• Editor's Note
  • Editor's Note

    by Charles Rotblut, CFA

    Many AAII members have expressed their concerns to me about what could happen to interest rates in the future. Though every prediction made since the 2008 financial crisis about when the Federal Reserve will raise rates has been premature, sooner or later interest rates will rise. We simply do not know when or by how much.

    Since the uncertainty of interest rates is a concern, I’m including two articles discussing what to do with bonds and bond funds. They appear here and here.

    The first is by Craig Israelsen. Craig is an associate professor at Brigham Young University. Craig looked at the historical data to see how bonds performed during the last extended period of rising interest rates, 1948 through 1981. What he found was that bonds had an annualized gain—yes, a gain—of 3.83%. More importantly, he further found that having a properly diversified portfolio mattered more than the direction of interest rates.

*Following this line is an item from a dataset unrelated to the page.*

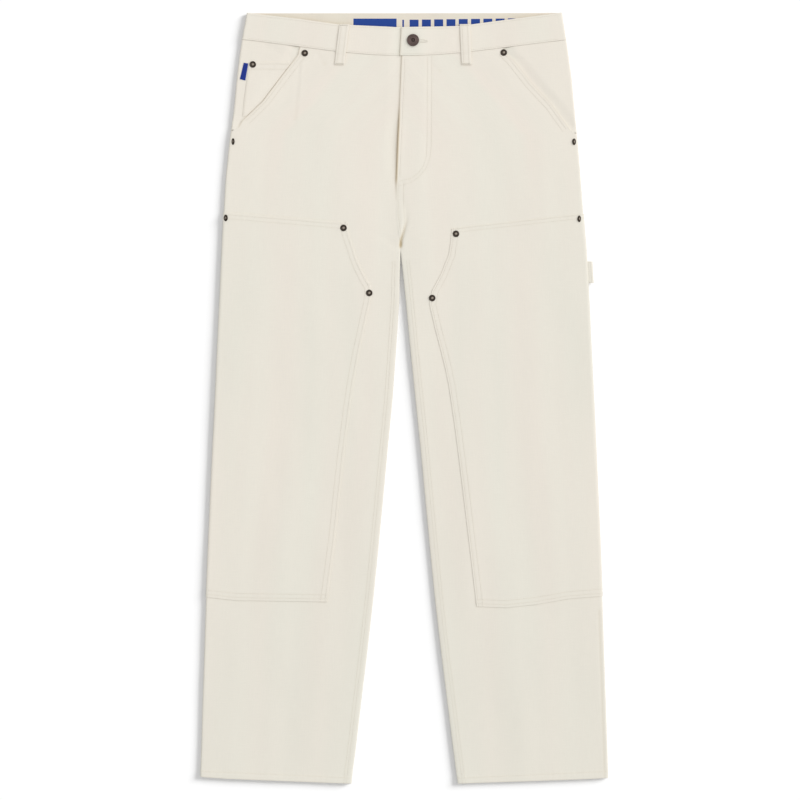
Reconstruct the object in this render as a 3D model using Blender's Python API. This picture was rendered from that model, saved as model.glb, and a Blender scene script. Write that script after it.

    The second article is by Stan Richelson and Hildy Richelson. They point out that though bond prices do fluctuate on a daily basis, the price fluctuations shouldn’t matter to an investor intent on holding a bond to maturity. The rationale is that when held to maturity, a bond provides a known return. Stan and Hildy further argue that the cash flows from a bond ladder can be reinvested at higher yields should interest rates rise in the future.